## TO DO
Beginning with the first line of the data below, extract each line up to and including the one containing "return colour". Copy them exactly and add nothing.

## SUPPLIED MATERIAL
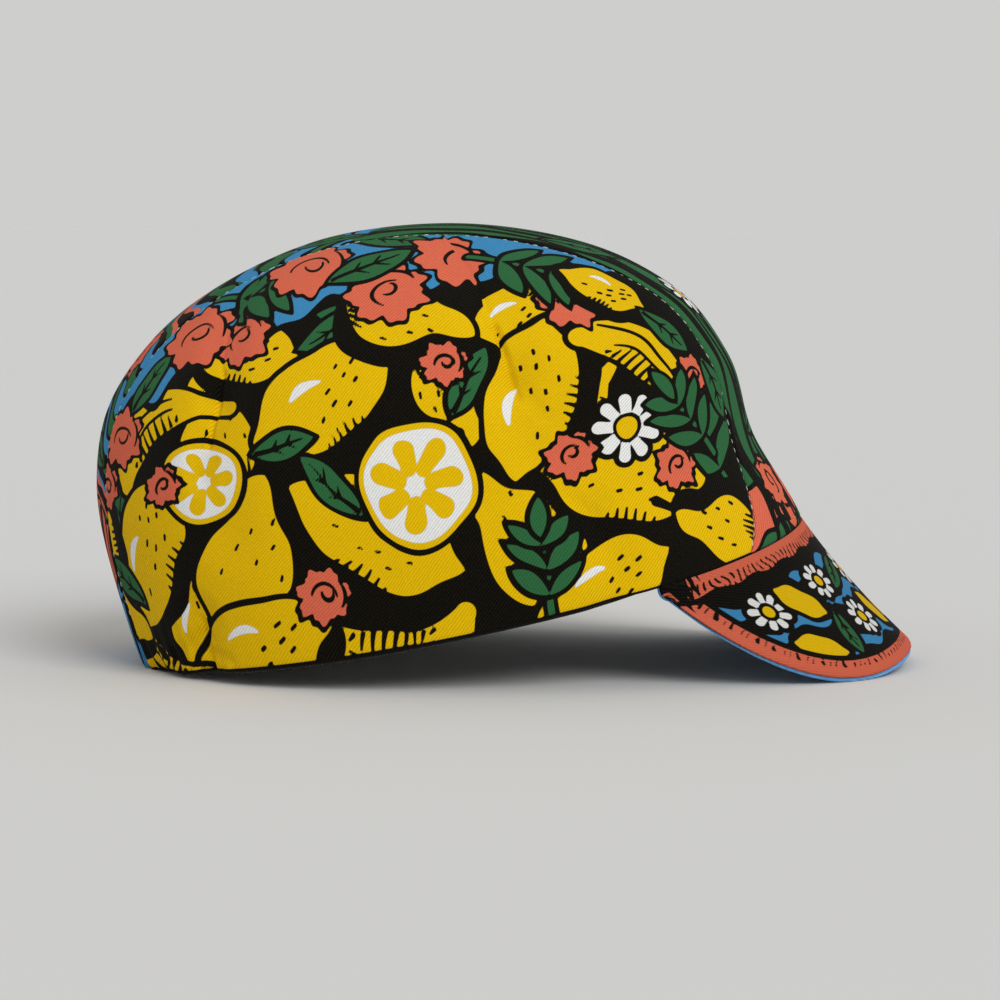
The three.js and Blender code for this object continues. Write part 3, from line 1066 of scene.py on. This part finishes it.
def ink_layers(tree, colour):
    """Lays the inks over a colour, each where its field on the cloth's points is above zero."""
    for ink in inks:
        field = add(tree, "Attribute", attribute_name=ink).outputs["Fac"]
        edge = add(tree, "MapRange", Value=field, From_Min=-ink_softness, From_Max=ink_softness)
        covers, hue = edge.outputs["Result"], linear(ink_colours[ink])
        colour = add(tree, "Mix", data_type="RGBA", Factor=covers, In_6=colour, In_7=hue).outputs[2]
    return colour


def worn_edge(tree, colour, grain):
    """Bares pale fibres in specks where the cloth's points are marked as worn."""
    worn = add(tree, "Attribute", attribute_name="worn").outputs["Fac"]
    speck = add(tree, "Math", operation="MULTIPLY", In_0=worn, In_1=grain).outputs[0]
    shows = add(tree, "MapRange", Value=speck, From_Min=0.38, From_Max=0.5, To_Max=0.75).outputs["Result"]
    bared = add(tree, "Mix", data_type="RGBA", Factor=shows, In_6=colour, In_7=linear(worn_colour))
    return bared.outputs[2]


print("inks bleed over", 2 * ink_softness, "mm")


# %% Printed cotton twill
def twill(name, ground, printed=True, relief=1.0, level=1.0):
    """A twill material. ground is the colour between and on the ribs, of bare cloth or of the black
    ink under the other inks, lighter on the crests as a painted highlight. relief is how far the ribs
    stand out, in bump and in painted shade, and level darkens the whole as painted shade."""
    material, tree, shader = new_material(
        name, Roughness=0.86, Specular_IOR_Level=0.09, Sheen_Weight=0.01, Sheen_Roughness=0.5
    )
    place = add(tree, "UVMap", uv_map="flat_mm").outputs["UV"]
    ribs = rib_wave(tree, place, rib_pitch, rib_slant)
    cross = rib_wave(tree, place, cross_pitch, rib_slant - cross_turn)
    weave = add(tree, "Math", operation="MULTIPLY_ADD", In_0=cross, In_1=0.15, In_2=ribs).outputs[0]
    grain = add(tree, "TexNoise", Vector=place, Scale=2.2, Detail=2.0).outputs["Fac"]
    cloud = add(tree, "TexNoise", Vector=place, Scale=0.9, Detail=3.0, Roughness=0.6).outputs["Fac"]

    # The crests of the ribs show the ground's second, lighter colour as a painted highlight, more so
    # where the fibres are coarse.
    crest = add(tree, "MapRange", Value=weave, From_Min=-0.7, From_Max=1.15).outputs["Result"]
    fibre = add(tree, "MapRange", Value=grain, From_Min=0.36, From_Max=0.68, To_Max=1.6).outputs["Result"]
    raised_highlight = add(tree, "Math", operation="MULTIPLY", In_0=crest, In_1=fibre).outputs[0]
    groove_colour, crest_highlight_colour = map(linear, ground)
    mix = add(tree, "Mix", data_type="RGBA", Factor=raised_highlight, In_6=groove_colour, In_7=crest_highlight_colour)
    colour = ink_layers(tree, mix.outputs[2]) if printed else mix.outputs[2]

    # Grooves are darker than crests as painted shade, and the dye is uneven in slow clouds; level
    # lowers the clouds' range as painted shade.
    low, high = 1 - 0.18 * relief, 1 + 0.07 * relief
    shade = add(tree, "MapRange", Value=weave, From_Min=-1.2, From_Max=1.2, To_Min=low, To_Max=high)
    low, high = 0.95 * level, 1.03 * level
    patch = add(tree, "MapRange", Value=cloud, From_Min=0.3, From_Max=0.7, To_Min=low, To_Max=high)
    shade, patch = shade.outputs["Result"], patch.outputs["Result"]
    both = add(tree, "Math", operation="MULTIPLY", In_0=shade, In_1=patch).outputs[0]
    colour = add(tree, "VectorMath", operation="SCALE", In_0=colour, Scale=both).outputs["Vector"]
    tree.links.new(worn_edge(tree, colour, grain) if printed else colour, shader.inputs["Base Color"])
    lift = add(tree, "Bump", Strength=1.0, Distance=rib_height * relief * MM, Height=weave)
    tree.links.new(lift.outputs["Normal"], shader.inputs["Normal"])
    return material


printed_twill = twill("printed_cotton_twill", black_with_crest_highlight)
plain_twill = twill("bare_cotton_twill", white_with_crest_highlight, printed=False)
print("twill ribs", rib_pitch, "mm apart and", rib_height, "mm high")

# %% Dressing a cloth
wear_middle, wear_width = 0.6, 0.5  # mm


def wear(distance):
    """How worn the turned edge of a cloth is, 0 to 1: most at its rounded shoulder, a little way
    from the edge, and none at the edge itself or a millimetre and more in."""
    return np.clip(1 - np.abs(distance - wear_middle) / wear_width, 0, 1)


def dress(cloth, fields, worn, flat, node, material, back):
    """Keeps a cloth's inks, wear and flat map on its points, gives it the materials of its face and
    its back, hangs it on the root and hides the solid it stands for."""
    mesh = cloth.data
    for name, values in {**fields, "worn": worn}.items():
        layer = mesh.attributes.new(name, "FLOAT", "POINT")
        layer.data.foreach_set("value", on_all_points(values))
    keep_flat_map(mesh, *flat)
    mesh.materials.append(material)
    mesh.materials.append(back)
    start = np.zeros(len(mesh.polygons), np.int32)
    mesh.polygons.foreach_get("loop_start", start)
    lowest = np.minimum.reduceat(corner_points(mesh), start)
    mesh.polygons.foreach_set("material_index", (lowest >= worn.size).astype(np.int32))
    mesh.update()
    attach(cloth, "root")
    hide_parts(node)


# %% The two side panels
side_columns, side_rows = 400, 200
edge_roll = 0.5  # mm that a cloth's turned edge curls in
edge_width = 1.6


def edge_curl(*distances):
    """Height lost where cloth curls in along its edges, from the distances to them: the square of
    how far into the curl's width a point is."""
    nearest = np.minimum.reduce(distances)
    return edge_roll * np.clip(1 - nearest / edge_width, 0, 1) ** 2


def side_height(direction, *edge_distances):
    """How far a side panel stands off the smooth crown: gathers and ripples, less the folds and the
    curl of its edges."""
    height = gather_height(direction) - fold_depth(direction) + cloth_ripple(direction)
    return height - edge_curl(*edge_distances)


def side_cloth(name, side, node):
    """A side panel: a square grid drawn onto a half disc, so the hem, the seam and both corners are
    its edges."""
    across, v = np.meshgrid(np.linspace(-1, 1, side_columns + 1), np.linspace(0, 1, side_rows + 1))
    fore, up = across * np.sqrt(1 - v * v / 2), v * np.sqrt(1 - across * across / 2)
    along, share = np.degrees(np.arctan2(up, fore)), np.hypot(fore, up)
    direction = side_direction(along, share, side)
    x, y = flat_place(fore, up)
    to_seam = flat_radius(along, np.ones_like(share)) - flat_radius(along, share)
    outer, inner = cloth_pair(direction, side_height(direction, to_seam, y), panel_cloth)
    printed_x, printed_y = printed_place(x, y)
    fields = side_fields(-side * printed_x, printed_y, to_seam, y)
    cloth = cloth_mesh(name, outer, inner, flipped=side > 0)
    dress(cloth, fields, wear(to_seam), (-side * x, y), node, printed_twill, plain_twill)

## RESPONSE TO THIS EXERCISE
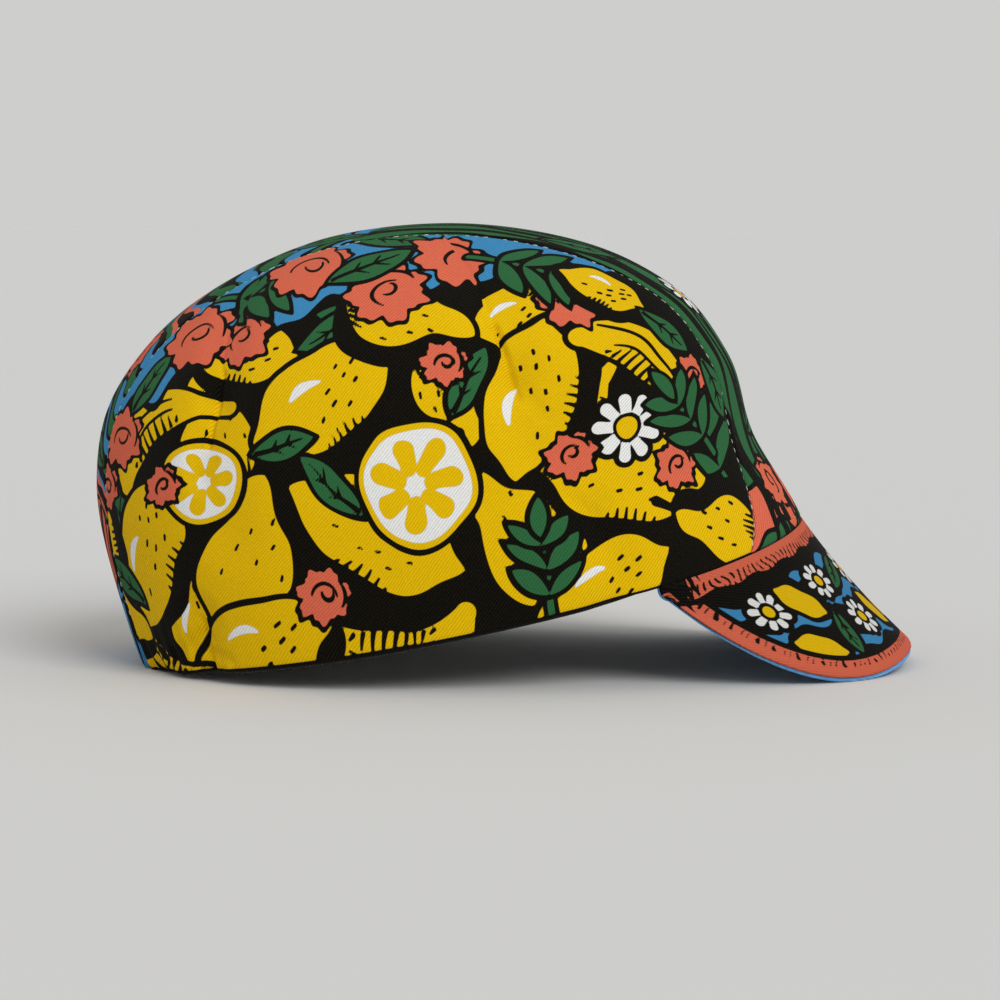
The three.js and Blender code for this object continues. Write part 3, from line 1066 of scene.py on. This part finishes it.
def ink_layers(tree, colour):
    """Lays the inks over a colour, each where its field on the cloth's points is above zero."""
    for ink in inks:
        field = add(tree, "Attribute", attribute_name=ink).outputs["Fac"]
        edge = add(tree, "MapRange", Value=field, From_Min=-ink_softness, From_Max=ink_softness)
        covers, hue = edge.outputs["Result"], linear(ink_colours[ink])
        colour = add(tree, "Mix", data_type="RGBA", Factor=covers, In_6=colour, In_7=hue).outputs[2]
    return colour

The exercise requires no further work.